Language can also convey pure ritual, for example. By ritual, I mean “language games” that a person or group of people can “act out” – translate from just the remembered song or the big tome into some social practice in the real world, people really “acting out” the ritual with no understanding – no meaning beyond “here, we do the ritual.”
Now, consider a particular piece of writing. Could be a procedures manual for running a nuke plant or it could be a teacher’s manual for teaching “Huckleberry Finn” complete with instructions for testing the student’s “literary appreciation” with some multiple-choice and short-essay questions, could be a grocery list, or could be “War and Peace.”
Are those writings the sort that convey ideas and knowledge? Or the sort that convey pure ritual?
Each is both.
It happens in the real human world, all the time, that writing slips back and forth between conveying ideas / knowledge and conveying pure ritual. A school starts teaching Huck Finn by rote and winds up teaching only the ritual of passing the cliched quizzes, for example: knowledge lost, ritual dominant. Maybe new teaching staff notices and reminds everyone of the original intent of the quizzes – of the ideas behind them – leading to a change in practices. Knowledge “recovered” from ritual at the last moment.
It isn’t hard to imagine a society in which, at least for the bulk of the people, all writing becomes pure ritual with the only knowledge commonly held being the practice of ritual itself.
Such a society would first become a kind of “cargo-cult” parody of itself, seeming at first to continue operating more or less normally.

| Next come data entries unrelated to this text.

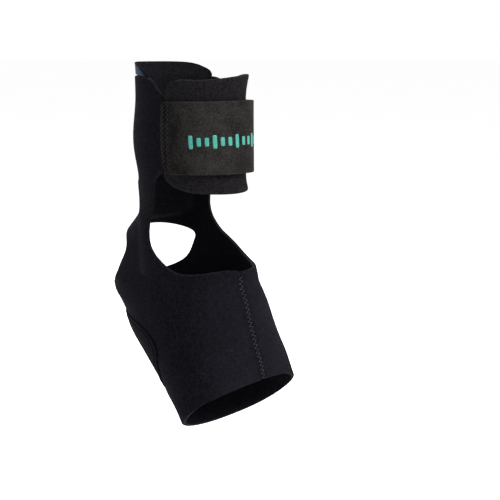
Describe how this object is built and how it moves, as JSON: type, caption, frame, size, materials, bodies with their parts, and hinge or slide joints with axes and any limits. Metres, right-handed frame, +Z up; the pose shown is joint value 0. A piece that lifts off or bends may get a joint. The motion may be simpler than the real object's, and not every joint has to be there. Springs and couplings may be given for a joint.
{
  "type": "heel support brace",
  "caption": "Neoprene ankle and heel brace in its worn form: foot sleeve with an open heel and rear upright, shin cuff with a strap, padded back and arch.",
  "frame": {"origin": "centre of the wearer's ankle joint, in the hollow where the ankle sits", "axes": "+Z up the shin, -Y toward the toes, which point forward and about 49 degrees down, +X to the medial side of a right foot"},
  "size_m": [0.0966, 0.1345, 0.2541],
  "materials": {
    "sleeve_neoprene": "black knit-faced neoprene foam, matt",
    "wrap_neoprene": "black knit-faced neoprene foam, matt",
    "strap_elastic": "charcoal looped elastic, matt with a fine grain",
    "hook_tape": "black hook tape",
    "pad_fabric": "dark blue knit over foam, matt",
    "arch_neoprene": "black knit-faced neoprene with a faint sheen"
  },
  "bodies": {
    "root": {"sleeve": "sleeve_neoprene", "cuff_wrap": "wrap_neoprene", "cuff_strap": "strap_elastic", "hook_tab": "hook_tape", "achilles_pad": "pad_fabric", "arch_pad": "arch_neoprene"}
  },
  "joints": []
}
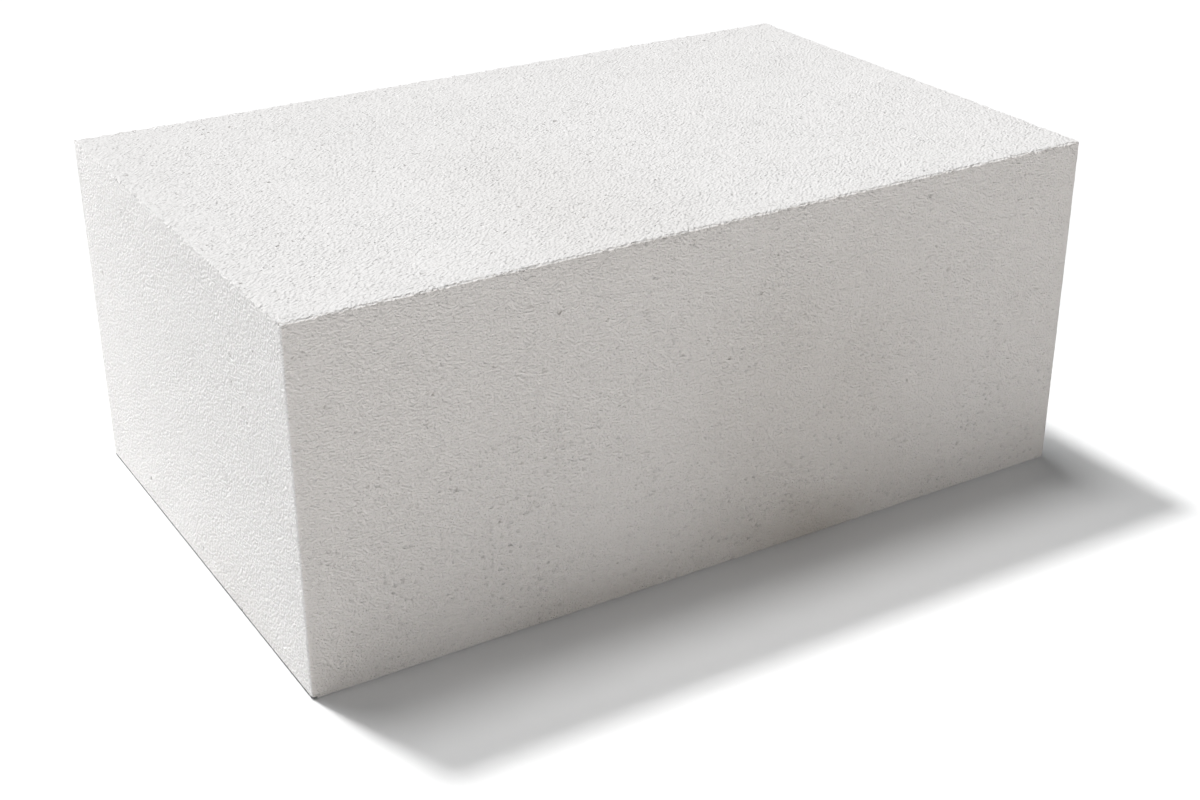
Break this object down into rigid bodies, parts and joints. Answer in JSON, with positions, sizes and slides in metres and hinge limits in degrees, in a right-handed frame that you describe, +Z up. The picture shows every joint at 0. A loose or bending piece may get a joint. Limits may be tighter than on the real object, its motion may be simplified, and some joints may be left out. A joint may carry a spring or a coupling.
{
  "type": "autoclaved aerated concrete wall block",
  "caption": "Solid cuboid wall block of autoclaved aerated concrete, plain on every face, laid in thin-bed mortar to build load-bearing or infill walls.",
  "frame": {"origin": "centre of the bottom bed face, which lies on the floor", "axes": "+X along the 600 mm length, +Y through the 375 mm wall thickness, +Z up the 250 mm course height"},
  "size_m": [0.6, 0.375, 0.25],
  "materials": {
    "aerated_concrete": "matt pale warm grey-white aerated concrete, wire-sawn, with a fine granular texture and scattered open pores"
  },
  "bodies": {
    "root": {"aerated_concrete_block": "aerated_concrete"}
  },
  "joints": []
}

For example, the nuke plant staff may steadily lose any sense of knowledge behind their procedures and yet, if the plant was well built and the procedures well designed, initially the rituals keep the plant running whether the people understand how or not.

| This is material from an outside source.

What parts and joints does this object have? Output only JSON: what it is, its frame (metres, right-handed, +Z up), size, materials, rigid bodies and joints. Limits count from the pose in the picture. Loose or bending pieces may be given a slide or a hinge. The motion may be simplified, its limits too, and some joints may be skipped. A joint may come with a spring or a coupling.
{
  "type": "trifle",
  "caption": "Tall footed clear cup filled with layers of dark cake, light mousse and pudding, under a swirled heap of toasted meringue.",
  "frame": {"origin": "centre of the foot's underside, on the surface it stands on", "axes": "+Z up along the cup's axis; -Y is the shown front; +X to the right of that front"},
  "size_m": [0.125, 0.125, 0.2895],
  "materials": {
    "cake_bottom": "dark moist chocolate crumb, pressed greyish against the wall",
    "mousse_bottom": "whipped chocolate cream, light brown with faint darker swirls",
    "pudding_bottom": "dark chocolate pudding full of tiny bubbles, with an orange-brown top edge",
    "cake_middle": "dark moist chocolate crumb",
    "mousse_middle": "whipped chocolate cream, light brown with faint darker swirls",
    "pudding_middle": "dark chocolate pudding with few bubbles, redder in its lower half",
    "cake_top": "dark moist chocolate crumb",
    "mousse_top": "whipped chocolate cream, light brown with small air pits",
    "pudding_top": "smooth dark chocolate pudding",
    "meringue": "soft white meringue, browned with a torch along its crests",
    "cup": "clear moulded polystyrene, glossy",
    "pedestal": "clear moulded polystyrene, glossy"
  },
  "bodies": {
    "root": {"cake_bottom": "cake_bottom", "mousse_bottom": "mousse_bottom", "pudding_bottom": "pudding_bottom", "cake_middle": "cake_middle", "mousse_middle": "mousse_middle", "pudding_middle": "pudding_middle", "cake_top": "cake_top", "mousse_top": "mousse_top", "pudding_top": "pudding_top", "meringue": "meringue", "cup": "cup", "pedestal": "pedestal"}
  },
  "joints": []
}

A “cargo-cult” phase would give way, eventually, to a degenerate phase in which “things fall apart” but the knowledge of how they were supposed to work – the knowledge needed to design repairs – is gone. Oops. The nuke plant mysteriously exploded. Now what?
What of the case of Eliot’s antisemitism quoted in Nick’s piece? What is it, exactly? Is it neatly captured and “taught” by a few sentences in Wikipedia? Or by sampling a few sentences from various on-line theses? Something you can figure out almost instantaneously using Google?

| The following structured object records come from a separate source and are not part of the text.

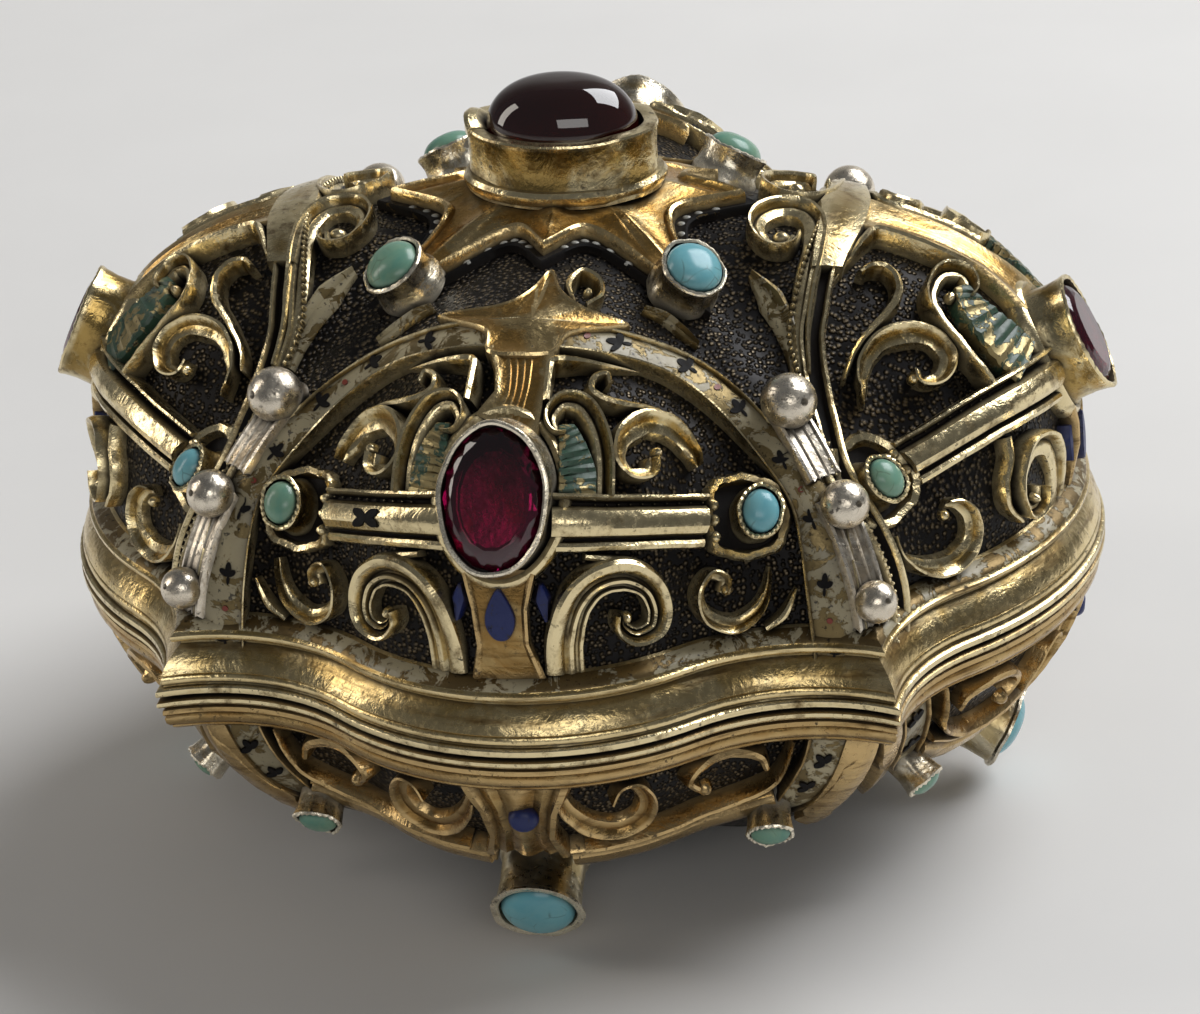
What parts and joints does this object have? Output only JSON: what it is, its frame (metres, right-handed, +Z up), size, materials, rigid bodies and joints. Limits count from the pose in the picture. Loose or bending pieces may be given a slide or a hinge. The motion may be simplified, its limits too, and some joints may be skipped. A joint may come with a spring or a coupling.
{
  "type": "jewelled box",
  "caption": "Four-lobed silver-gilt box with a hinged domed lid, enamelled arches, scroll straps, garnets and turquoises in collets.",
  "frame": {"origin": "centre of the underside of the foot", "axes": "+Z up, -Y towards the front lobe, +Y towards the hinge, +X to the viewer's right"},
  "size_m": [0.076, 0.0731, 0.0541],
  "materials": {
    "gilt_silver": "worn gilding",
    "silver": "polished, tarnished in the hollows",
    "oxidised_ground": "punched and blackened",
    "cream_enamel": "worn opaque enamel",
    "garnet": "polished",
    "turquoise": "polished, opaque"
  },
  "bodies": {
    "base": {"base_shell": "oxidised_ground", "base_rim": "gilt_silver", "locating_flange": "gilt_silver", "foot_plate": "gilt_silver", "base_strapwork_front": "gilt_silver", "base_turquoise_front": "turquoise", "base_turquoise_front_left": "turquoise", "base_turquoise_front_right": "turquoise", "base_strapwork_right": "gilt_silver", "base_turquoise_right": "turquoise", "base_turquoise_right_left": "turquoise", "base_turquoise_right_right": "turquoise", "base_strapwork_back": "gilt_silver", "base_turquoise_back": "turquoise", "base_turquoise_back_left": "turquoise", "base_turquoise_back_right": "turquoise", "base_strapwork_left": "gilt_silver", "base_turquoise_left": "turquoise", "base_turquoise_left_left": "turquoise", "base_turquoise_left_right": "turquoise", "base_hinge_leaf": "gilt_silver", "hinge_pin": "silver"},
    "lid": {"lid_shell": "oxidised_ground", "lid_rim": "gilt_silver", "crown_mount": "gilt_silver", "crown_collet": "gilt_silver", "crown_garnet": "garnet", "crown_turquoise_front_right": "turquoise", "crown_turquoise_back_right": "turquoise", "crown_turquoise_back_left": "turquoise", "crown_turquoise_front_left": "turquoise", "corner_rib_front_right": "silver", "corner_rib_back_right": "silver", "corner_rib_back_left": "silver", "corner_rib_front_left": "silver", "arch_band_front": "cream_enamel", "lid_strapwork_front": "gilt_silver", "garnet_collet_front": "silver", "garnet_front": "garnet", "lid_turquoise_front_left": "turquoise", "lid_turquoise_front_right": "turquoise", "arch_band_right": "cream_enamel", "lid_strapwork_right": "gilt_silver", "garnet_collet_right": "silver", "garnet_right": "garnet", "lid_turquoise_right_left": "turquoise", "lid_turquoise_right_right": "turquoise", "arch_band_back": "cream_enamel", "lid_strapwork_back": "gilt_silver", "garnet_collet_back": "silver", "garnet_back": "garnet", "lid_turquoise_back_left": "turquoise", "lid_turquoise_back_right": "turquoise", "arch_band_left": "cream_enamel", "lid_strapwork_left": "gilt_silver", "garnet_collet_left": "silver", "garnet_left": "garnet", "lid_turquoise_left_left": "turquoise", "lid_turquoise_left_right": "turquoise", "lid_hinge_leaf": "gilt_silver"}
  },
  "joints": [
    {"name": "lid_hinge", "type": "hinge", "parent": "base", "child": "lid", "pos_m": [0, 0.0366, 0.0196], "axis": [-1, 0, 0], "range_deg": [0, 100]}
  ]
}
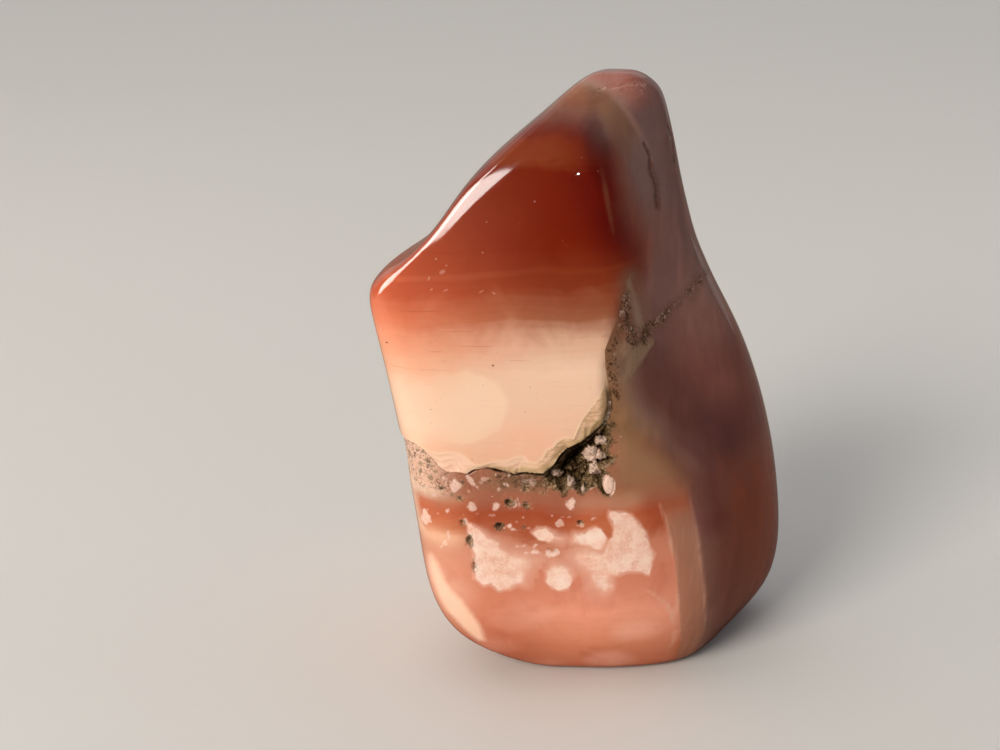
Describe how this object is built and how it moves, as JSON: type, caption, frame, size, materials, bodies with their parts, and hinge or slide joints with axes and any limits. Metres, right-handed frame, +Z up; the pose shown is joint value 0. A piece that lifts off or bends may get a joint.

If you think so, I say that that’s a slip from knowledge to ritual. Pavlov’s dog could understand as well: someone says “Eliot,” the good dog does a quick search and says “antisemite!”
Whatever was Eliot’s case it was a real, singular case in a real, specific historical context. Eliot’s case is, if nothing else, rich with detail. We don’t learn about Eliot’s case by hearing it ritualistically dubbed “antisemitic.” We learn about antisemitism in a particular historical period by, for example, examining Eliot’s case.
In the economics of scholarship – good scholarship – we tend to not forget that just saying “antisemitic” doesn’t in and of itself tell us much about Eliot. We tend to remember and remember how to explore that we learn about antisemitism in part by studying the details of Eliot’s case. The Google approach to “learning anything quickly” doesn’t convey scholarship – just quick and dirty call-and-response labels.
In the idealized and perfected economics of Google, people mostly sit around consuming and producing content through the enactment of rituals as encoded in the logic of web pages, indirectly controlling the flow of money and goods. Producers observe the people and compete for their purchases by giving them fractions of the purchase price through advertising. People buy on-line, extract some use-value, and resell on-line. The system is not much interested in preserving and conveying scholarship for scholarship cannot be conveyed “almost instantly” in a few well-selected search results.
The Enlightenment gets “defined” lots of different ways and I’m not much of one for definitive definitions but here’s one way to define it:
The Enlightenment is the convergence of a set of important ideas: the idea of individual freedom; the idea of rationality and of the limits and problems of rationality; the sense that an aware-of-the-problematics employment of rationality is not only compatible with but necessary to individual freedom; the sense that the social and economic order is what reproduces the Enlightenment across time and space and what can fail to reproduce it. (Thus, for example, it leads directly to the American Revolution.)
As we more and more intrusively let the Net redefine “friendship,” “reputation,” “freedom,” “collaboration,” and “knowledge,” we are turning our attention away from the real social order and we’re turning our backs on the Enlightenment entirely. We’re giving up all of that to play a video game, with Google, complete with Real Prizes. We’re picking ritual over ideas and knowledge.